The Frey tribute follows One More Song, Tempchin’s album released last month that finds him returning to his troubadour roots. He co-wrote the title track, a soulful story song, with Keith Harken of Celtic Thunder. [Watch the video for “One More Song” above.] And instead of typical album promotion for the project, he continues in his oddly wonderful tradition of playing pop up shows, where he writes songs on the spot and shares them immediately with the audience. “Everybody does crazy things and they don’t know why,” he says, laughing. “I like to play on the street and just have people walking by. I was up in L.A. and I passed this place that said ‘for rent by the night,’ so I rented it out for two nights and created a pop up club. It was free to get in and people just came in off the street. They didn’t know what was going on. I make up all the songs, on the spot for the whole gig. I’m not going to play any songs I know or any songs I’ve already written.
“Why do I like doing stuff like that? I don’t know, but I do,” he continues. “I still go down to the beach every other day or so and play songs down there, and sometimes I go downtown and play on 5th Avenue in San Diego. It’s just fun.”
Tempchin is on the road this fall, where he actually will play tunes from One More Song. Check out his tour dates here. . . just don’t check out his guitar playing too closely.
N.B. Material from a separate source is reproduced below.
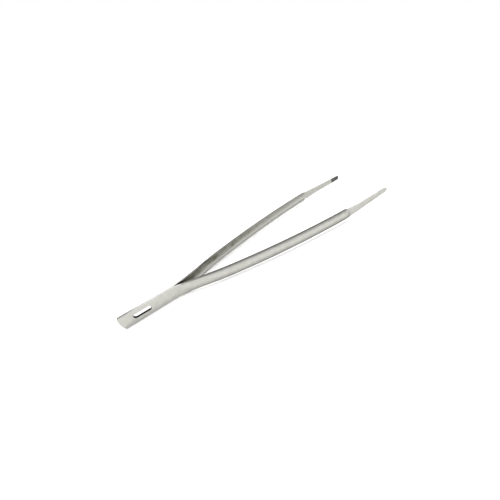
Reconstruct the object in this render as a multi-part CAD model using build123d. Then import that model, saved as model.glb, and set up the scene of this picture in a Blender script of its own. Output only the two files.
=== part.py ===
from build123d import *
import os
from math import asin, cos, degrees, hypot, radians, sin

# Stamp tongs: two pressed steel strips, spot-welded flat against each other at the rear and
# sprung apart in front of the weld. Lengths are in millimetres and angles in degrees.
# +X runs from the rear end to the tips, +Y points to the far arm, and +Z runs across the
# strips, because the tongs lie on their long edges.
# The far strip is drawn with its rear end at x = 0, its gap face on y = 0 and its middle line
# at z = 0, and the near strip is its mirror image. The last lines move the origin to the
# middle of the length, level with the lowest edge.

# overall
overall_length = 120.0
strip_thickness = 0.65
rear_width = 6.05               # widest place, at the rear end

# tang: the two strips flat together, with a slot for hanging and two spot welds
tang_length = 23.0
rear_bulge = 0.45               # how far the rear edge bows out between its corners
rear_corner_radius = 0.6
parallel_length = 4.0           # the tang keeps its full width this far from the rear end
slot_start = 5.5
slot_length = 7.3
slot_width = 1.9
weld_places = (16.4, 20.4)      # distance of each spot weld from the rear end
weld_diameter = 2.6
weld_depth = 0.24               # how far a nugget reaches into each strip
weld_rim = 0.4                  # width of the nugget's sloping rim
electrode_mark_diameter = 2.0
electrode_mark_depth = 0.06

# side shape of an arm, measured on the face towards the gap
splay_angle = 18.1              # slope straight after the bend
splay_radius = 7.8
bow_radius = 291.0
knee_start = 101.6              # where the arm turns in towards its tip
knee_radius = 26.0
toe_angle = -2.0                # slope of the tip

# the stiff stretch, pressed outwards into a shallow channel with its long edges rolled inwards
leaf_end = 30.0                 # the flat springy leaf ends here and the blade begins
channel_start = 30.6
channel_full = 34.0             # the rims reach their full depth here
rim_end = 97.0                  # and they fall away from here to channel_end
channel_end = 98.4
web_push = 0.6                  # how far the web is pressed outwards, halfway along
rim_depth = 0.5                 # how far a rim stands proud of the web on the gap side
rolled_edge_radius = 0.55
crease_radius = 0.25            # inside corner between the rim and the web

# front outline: distance along X, half width
junction = (24.0, 2.75)
shoulder = (channel_end, 2.53)
neck_outline = ((channel_end - 0.4, 2.04), (99.6, 1.82), (104.6, 1.46), (111.0, 1.27), (116.5, 1.06))
tip_radius = 0.98

# drawing aids
middle_height = rear_width / 2
cutter_reach = 60.0             # larger than the tongs are wide or deep

# the splay ends and the bow begins here, and the bow turns about this centre
bow_start = Vector(
    tang_length + splay_radius * sin(radians(splay_angle)),
    splay_radius * (1 - cos(radians(splay_angle))),
)
bow_centre = bow_start + Vector(sin(radians(splay_angle)), -cos(radians(splay_angle))) * bow_radius


def bow_angle(x):
    """Slope of the bow where its gap face crosses x."""
    return degrees(asin((bow_centre.X - x) / bow_radius))


def bow_point(x, offset=0.0):
    """Point beside the bow's gap face at x, moved away from the gap by offset."""
    angle = radians(bow_angle(x))
    return bow_centre + Vector(-sin(angle), cos(angle)) * (bow_radius + offset)


def pressed_point(x, offset=0.0):
    """Point beside the web's gap face at x. The press is deepest halfway along the blade."""
    halfway = (leaf_end + channel_end) / 2
    share = (x - halfway) / (channel_end - halfway)
    return bow_point(x, offset + web_push * (1 - share**2))


def pressed_arc(start, end, offset):
    """Arc along the pressed web from one distance to another, at an offset from its gap face."""
    return ThreePointArc(*[pressed_point(x, offset) for x in (start, (start + end) / 2, end)])


def arm_line(offset):
    """Side line of a strip from behind its rear end to past its tip, at an offset from the gap."""
    tang = Line((-1, offset), (tang_length, offset))
    splay = JernArc(tang @ 1, tang % 1, splay_radius - offset, splay_angle)
    bow = JernArc(splay @ 1, splay % 1, bow_radius + offset, bow_angle(knee_start) - splay_angle)
    knee = JernArc(bow @ 1, bow % 1, knee_radius + offset, toe_angle - bow_angle(knee_start))
    tip = Line(knee @ 1, knee @ 1 + (knee % 1) * (overall_length + 1 - (knee @ 1).X))
    return [tang, splay, bow, knee, tip]


def strip_blank():
    """The bent strip, as wide everywhere as its widest place."""
    gap_side, outside = arm_line(0), arm_line(strip_thickness)
    ends = [Line(gap_side[0] @ 0, outside[0] @ 0), Line(gap_side[-1] @ 1, outside[-1] @ 1)]
    return extrude(make_face(gap_side + outside + ends), amount=middle_height, both=True)


def square_cut(x, ahead):
    """Block that fills all space ahead of, or behind, a cut square through the bow at x."""
    angle = radians(bow_angle(x))
    cut = Plane(origin=bow_point(x), x_dir=(0, 0, 1), z_dir=(cos(angle), sin(angle), 0))
    side = Align.MIN if ahead else Align.MAX
    return cut * Box(400, 400, 400, align=(Align.CENTER, Align.CENTER, side))


def upright_slab(start, end):
    """Block that fills all space between two distances along X."""
    middle = ((start + end) / 2, 0, 0)
    return Pos(*middle) * Box(end - start, 2 * cutter_reach, 2 * cutter_reach)


def along_y(outline):
    """Prism along Y from a closed front outline drawn with X across and Z up."""
    return extrude(Plane.XZ * make_face(outline), amount=cutter_reach, both=True)


def taper_prism(narrower=0.0):
    """Front outline from the junction past the shoulder, narrower by an amount on each side."""
    x0, half0 = junction
    x1, half1 = shoulder
    half0, half1 = half0 - narrower, half1 - narrower
    slope = (half1 - half0) / (x1 - x0)
    x0, half0 = x0 - 2, half0 - 2 * slope
    x1, half1 = x1 + 2, half1 + 2 * slope
    return along_y(Polyline((x0, half0), (x1, half1), (x1, -half1), (x0, -half0), close=True))


def tang_prism():
    """Front outline of the tang, whose rear edge bows out and has rounded corners."""
    half0 = rear_width / 2
    x1, half1 = junction
    rear = ThreePointArc((rear_bulge, -half0), (0, 0), (rear_bulge, half0))
    top = [(rear_bulge, half0), (parallel_length, half0), (x1, half1)]
    sides = Polyline(*top, *[(x, -half) for x, half in reversed(top)])
    face = make_face([rear, sides])
    corners = face.vertices().sort_by(Axis.X)[:2]
    return extrude(Plane.XZ * fillet(corners, rear_corner_radius), amount=cutter_reach, both=True)


def neck_prism():
    """Front outline of the neck and the round-ended tip."""
    round_start = (overall_length - tip_radius, tip_radius)
    upper = [*neck_outline, round_start]
    lower = [(x, -half) for x, half in upper]
    nose = ThreePointArc(upper[-1], (overall_length, 0), lower[-1])
    return along_y([Polyline(*upper), nose, Polyline(*lower), Line(upper[0], lower[0])])


def rims():
    """The two rolled rims, running out to nothing at both ends."""
    proud = pressed_arc(channel_full, rim_end, -rim_depth)
    rooted = pressed_arc(channel_start, channel_end, 0.05)
    run_outs = [Line(proud @ 0, rooted @ 0), Line(proud @ 1, rooted @ 1)]
    block = extrude(make_face([proud, rooted, *run_outs]), amount=middle_height, both=True)
    return block & taper_prism() - taper_prism(strip_thickness)


def long_edges(solid, offset, at_height):
    """Long edges at an offset from the web's gap face, for which at_height(z) holds."""
    found = []
    for edge in solid.edges():
        middle = edge @ 0.5
        reach = hypot(middle.X - bow_centre.X, middle.Y - bow_centre.Y) - bow_radius - web_push
        if edge.length > 20 and abs(reach - offset) < 0.01 and at_height(abs(middle.Z)):
            found.append(edge)
    return found


def make_tang(blank):
    """Flat rear stretch of one strip, with the slot, the weld seats and the electrode marks."""
    tang = blank & upright_slab(-1, tang_length) & tang_prism()
    slot_face = Plane.XZ * Pos(slot_start + slot_length / 2, 0) * SlotOverall(slot_length, slot_width)
    tang -= extrude(slot_face, amount=cutter_reach, both=True)
    for x in weld_places:
        tang -= weld_nugget(x)
        mark = Pos(x, strip_thickness - electrode_mark_depth / 2, 0) * Rot(X=90)
        tang -= mark * Cylinder(electrode_mark_diameter / 2, electrode_mark_depth)
    return tang


def make_leaf(blank):
    """Springy stretch between the welds and the stiff blade."""
    return blank & upright_slab(tang_length, tang_length + 20) & square_cut(leaf_end, False) & taper_prism()


def make_blade(blank):
    """Stiff stretch with a pressed web and rolled rims, the neck and the tip."""
    gap_side = pressed_arc(leaf_end, channel_end, 0)
    outside = pressed_arc(leaf_end, channel_end, strip_thickness)
    ends = [Line(gap_side @ 0, outside @ 0), Line(gap_side @ 1, outside @ 1)]
    web = extrude(make_face([gap_side, outside, *ends]), amount=middle_height, both=True) & taper_prism()
    channel = web + rims()
    channel = fillet(long_edges(channel, strip_thickness, lambda z: z > 1), rolled_edge_radius)
    channel = fillet(long_edges(channel, 0, lambda z: z < 2.3), crease_radius)
    neck = blank & square_cut(channel_end, True) & neck_prism()
    return channel + neck


def weld_nugget(x):
    """Fused disc across the joint between the two strips, thinner towards its rim."""
    on_joint = (Align.CENTER, Align.CENTER, Align.MIN)
    half = Cone(weld_diameter / 2, weld_diameter / 2 - weld_rim, weld_depth, align=on_joint)
    return Pos(x, 0, 0) * (Rot(X=90) * half + Rot(X=-90) * half)


blank = strip_blank()
far_pieces = {"tang": make_tang(blank), "leaf": make_leaf(blank), "blade": make_blade(blank)}

nodes = {"spot_welds": Compound([weld_nugget(x) for x in weld_places])}
for name, piece in far_pieces.items():
    nodes[f"far_{name}"] = piece
    nodes[f"near_{name}"] = mirror(piece, about=Plane.XZ)

os.makedirs("parts", exist_ok=True)
for name, shape in nodes.items():
    export_step(Pos(-overall_length / 2, 0, middle_height) * shape, f"parts/{name}.step")
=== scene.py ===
import math

import bmesh
import bpy
import numpy as np
from mathutils import Matrix, Vector


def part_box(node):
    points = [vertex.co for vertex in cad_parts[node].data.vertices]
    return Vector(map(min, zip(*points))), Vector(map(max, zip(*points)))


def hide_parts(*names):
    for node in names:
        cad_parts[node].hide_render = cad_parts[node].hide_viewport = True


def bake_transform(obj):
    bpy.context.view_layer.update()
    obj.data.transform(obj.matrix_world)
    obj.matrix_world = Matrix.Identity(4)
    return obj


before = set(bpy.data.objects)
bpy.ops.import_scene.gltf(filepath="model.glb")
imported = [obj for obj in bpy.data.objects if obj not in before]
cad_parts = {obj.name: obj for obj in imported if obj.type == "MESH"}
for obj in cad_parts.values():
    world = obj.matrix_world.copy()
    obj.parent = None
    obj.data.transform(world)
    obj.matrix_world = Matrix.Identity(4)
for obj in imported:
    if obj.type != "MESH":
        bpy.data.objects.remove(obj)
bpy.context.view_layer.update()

# Stamp tongs lying on their long edges. Shapes are worked out in millimetres, with x from the
# rear end, and each strip is a flat blank that is pressed into a channel and bent to its side line.
mm = 0.001

tangLow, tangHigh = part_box("far_tang")
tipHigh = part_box("far_blade")[1]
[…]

“I was never a very good player, and it didn’t bother me. It’s all about, ‘Here’s my new song and I’m trying to get it across. Do you feel my new song?'” Tempchin reasons. “If I had been a better guitar player, I’d been more concerned, ‘Am I playing good?’ If I’d been a better singer like millions of people are, they’re going, ‘How does my voice sound? How is my phrasing?’ But I really wasn’t. I was only concerned with reaching the people with the song and making that connection. That’s what carries over for me and what’s important about a song when I write it. There’s a million ways to write a song. There’s a million reasons. I always focused on the communication part. I try to get people’s hearts and make them feel something that I was feeling when I wrote it. Maybe that’s why my songs are still here.”